IITA hopes to boost its research efforts to secure the food and income for millions of smallholder farmers in eastern and central Africa, a region that experiences severe food shortages from time to time, with the construction of a state-of the art-science research block in Dar es Salaam, Tanzania.
The building whose foundation stone was laid by the country’s Prime Minister, Hon Mizengo Kayanza Peter Pinda recently, is expected to be completed in October next year (2012) and will serve the institute’s research for development activities in 17 countries in the region.
Speaking during the foundation-stone-laying ceremony, Hon Pinda thanked the IITA Board of Trustees for honoring the country by choosing it as the Regional Hub for eastern and central Africa and for investing its resources in the much needed building that will strengthen agricultural research in the country.
He noted the building would generate much needed scientific research to provide solutions to problems of food security and poverty alleviation therefore improving the lives of millions of small-holder farmers in the country and the region.
He said that agriculture was the backbone of Tanzania's economy and played an important role in its overall economic development and the livelihood of its people.
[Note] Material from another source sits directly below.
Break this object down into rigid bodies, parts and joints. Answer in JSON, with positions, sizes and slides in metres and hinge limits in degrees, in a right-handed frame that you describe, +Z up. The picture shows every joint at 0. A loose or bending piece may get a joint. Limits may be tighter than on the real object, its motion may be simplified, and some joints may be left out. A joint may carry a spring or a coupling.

He said statistics showed that in 2009, the agriculture sector contributed 24.6 percent towards the Country’s Gross Domestic Product (GDP) and during the 2009/2010 farming season, the sector managed to produce 12.32 million tonnes of food against an estimated demand of about 11.15 million tonnes, leading to food self-sufficiency of about 110.6 Percent.
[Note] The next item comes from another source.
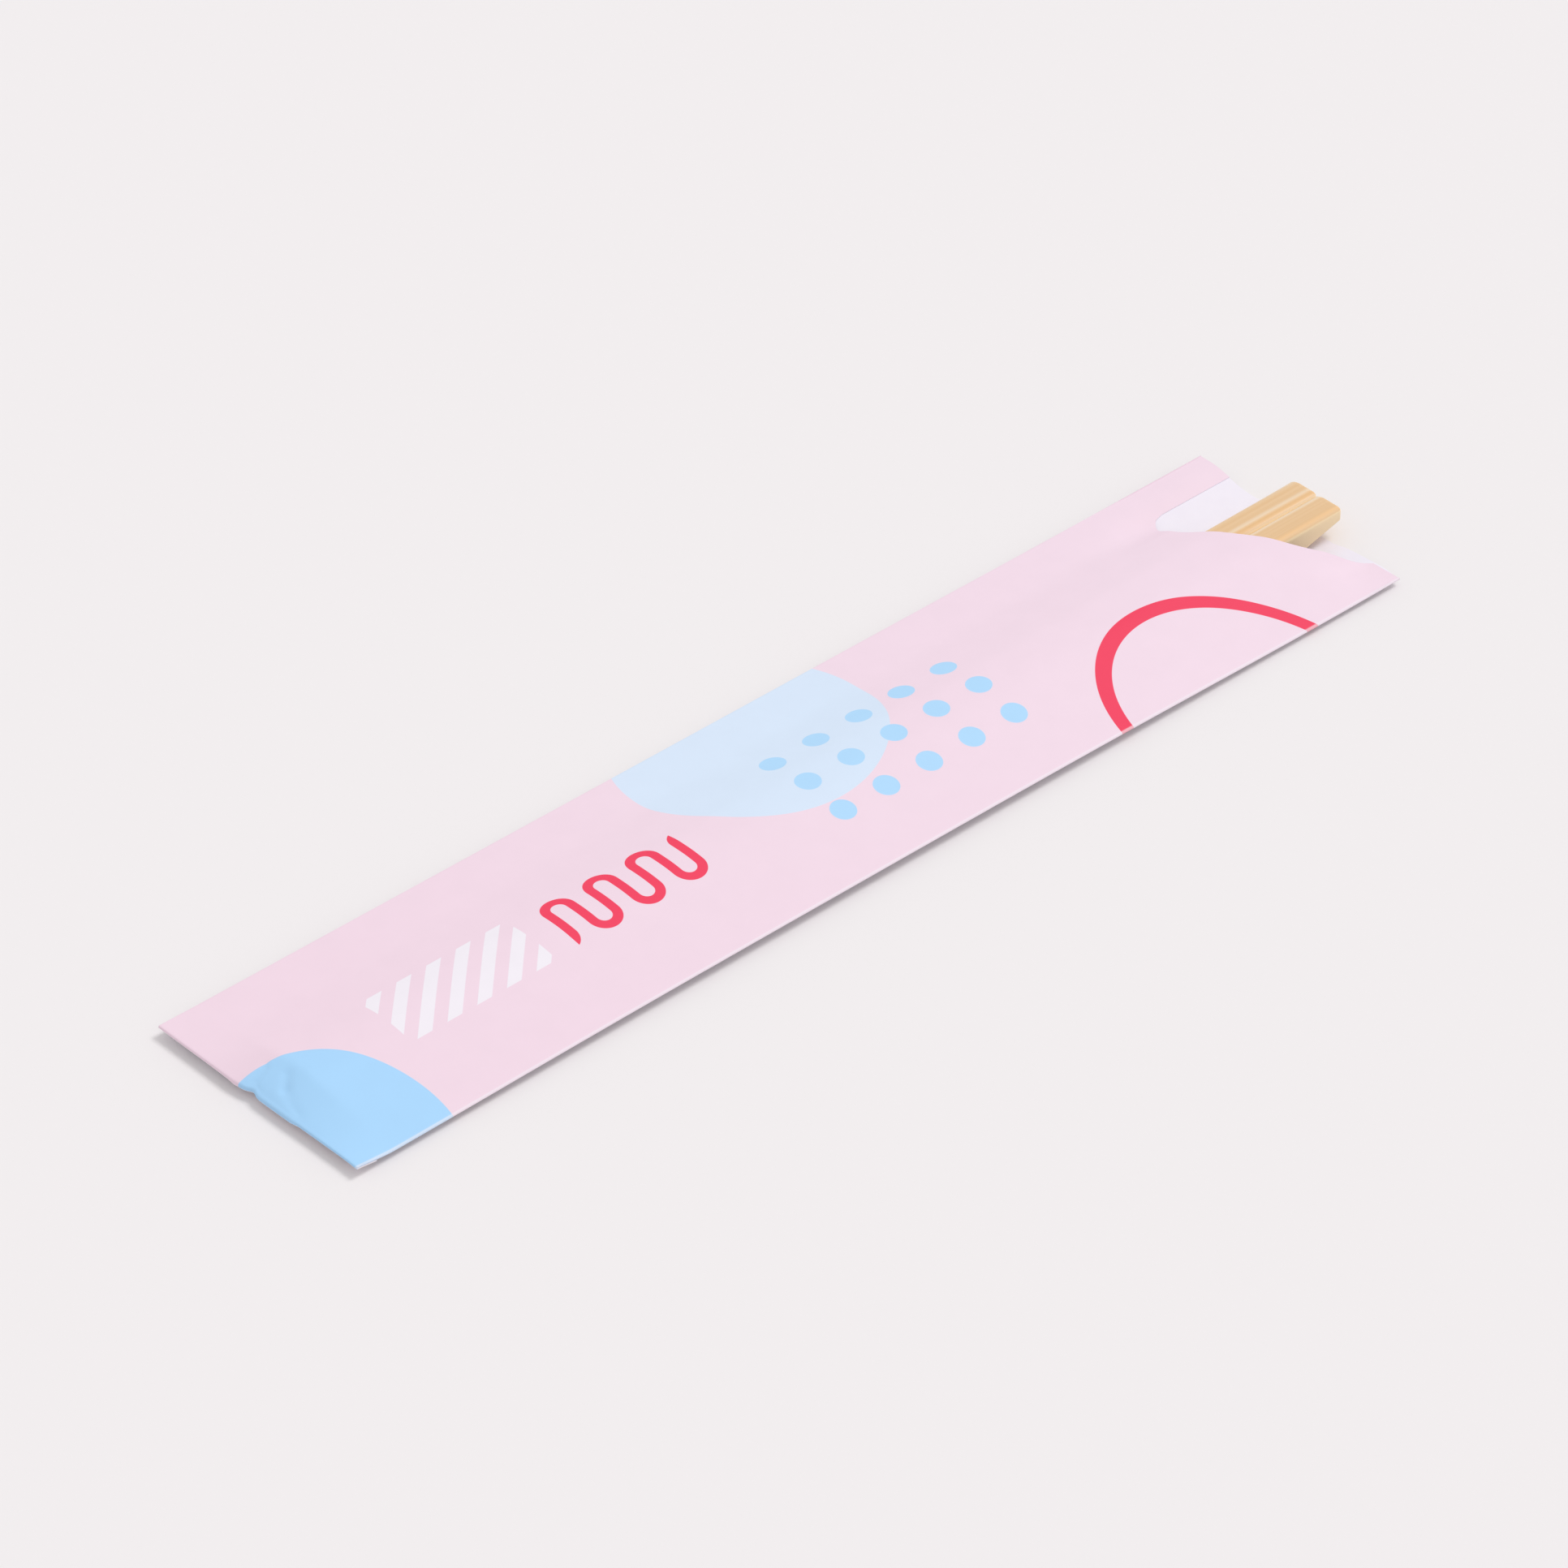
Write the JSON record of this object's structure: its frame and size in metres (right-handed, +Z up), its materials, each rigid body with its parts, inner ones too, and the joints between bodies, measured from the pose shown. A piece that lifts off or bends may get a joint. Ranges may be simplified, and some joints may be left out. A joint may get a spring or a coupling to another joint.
{
  "type": "bamboo chopsticks in a paper sleeve",
  "caption": "Bamboo chopsticks lying in a flat printed paper sleeve with a closed end and a thumb notch, their heads, slanted on the underside, standing out.",
  "frame": {"origin": "under the middle of the whole, on the surface that the sleeve lies on", "axes": "+X along the sleeve to its open end, +Y across it, +Z up"},
  "size_m": [0.2164, 0.044, 0.0058],
  "materials": {
    "printed_paper": "satin coated paper, printed in flat colours",
    "bamboo": "sanded bamboo, no varnish"
  },
  "bodies": {
    "root": {"paper_sleeve": "printed_paper", "chopstick_back": "bamboo", "chopstick_front": "bamboo"}
  },
  "joints": []
}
However, he said the overall productivity was still very low and that the country had not achieved its goals on food security and poverty alleviation by ensuring adequate and surplus food production, for local consumption and for export.
Furthermore, he noted there were still more challenges ahead in the pursuit for food self sufficiency and poverty alleviation posed by the increasing population coupled with global warming which, called for more investment of resources - money, human resource and infrastructure development and greater collaboration in agricultural research among local, regional and international institutions.
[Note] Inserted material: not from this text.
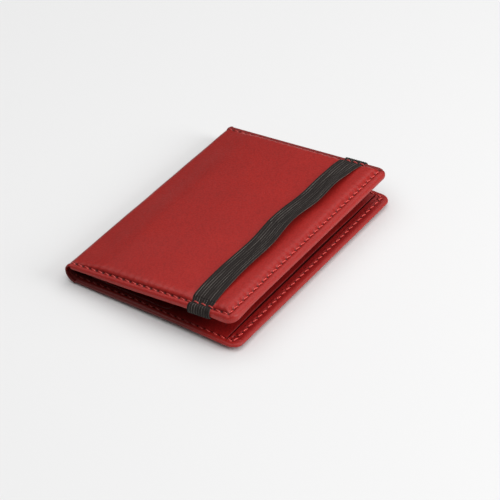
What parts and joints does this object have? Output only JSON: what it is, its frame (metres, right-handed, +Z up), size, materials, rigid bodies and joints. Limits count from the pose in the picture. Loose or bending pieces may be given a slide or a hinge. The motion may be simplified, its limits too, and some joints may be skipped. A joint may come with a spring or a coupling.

Agricultural research, Hon Pinda said, has a very important role to play to generate knowledge on how to sustainably increase productivity. These include providing improved high yielding varieties resistant to the major pests and diseases, good agronomical practices to get the maximum yield and sustainable and cost effective ways to control pests and diseases and on processing and proper post harvest handling of the farmers’ produce.
While welcoming the honorable Prime Minister to lay the building’s foundation stone, the outgoing Board chair Prof Bryan Harvey, in a speech read on his behalf by Prof Bruce Coulman -the new incoming board chair-, thanked the Government of Tanzania for its commitment to agriculture and agricultural research in the country.
He said that IITA had been operating in Tanzania for many years, primarily through special projects, but was elevated to be the institute's regional hub for East and Central Africa in 2005 to support the expansion of the its (th institute’s) activities in the region.
He said the expansion created the need for more space and resources and hence the decision, once more by the Board of Trustees, to acquire the present property of 2.3 acres and to invest in new research facilities, one of which was the modern and energy-efficient science block which was the first of its kind in Tanzania.
The IITA science building is an ultra-modern, environmentally friendly building with state-of-the-art, energy-efficient construction, appliances, and renewable energy sources, such as solar water heating, solar power, and natural lighting. It will reduce its energy use by 65-70% with efficient air handling control. It is dedicated to the fight against hunger and poverty and will contribute towards boosting agricultural productivity in the region.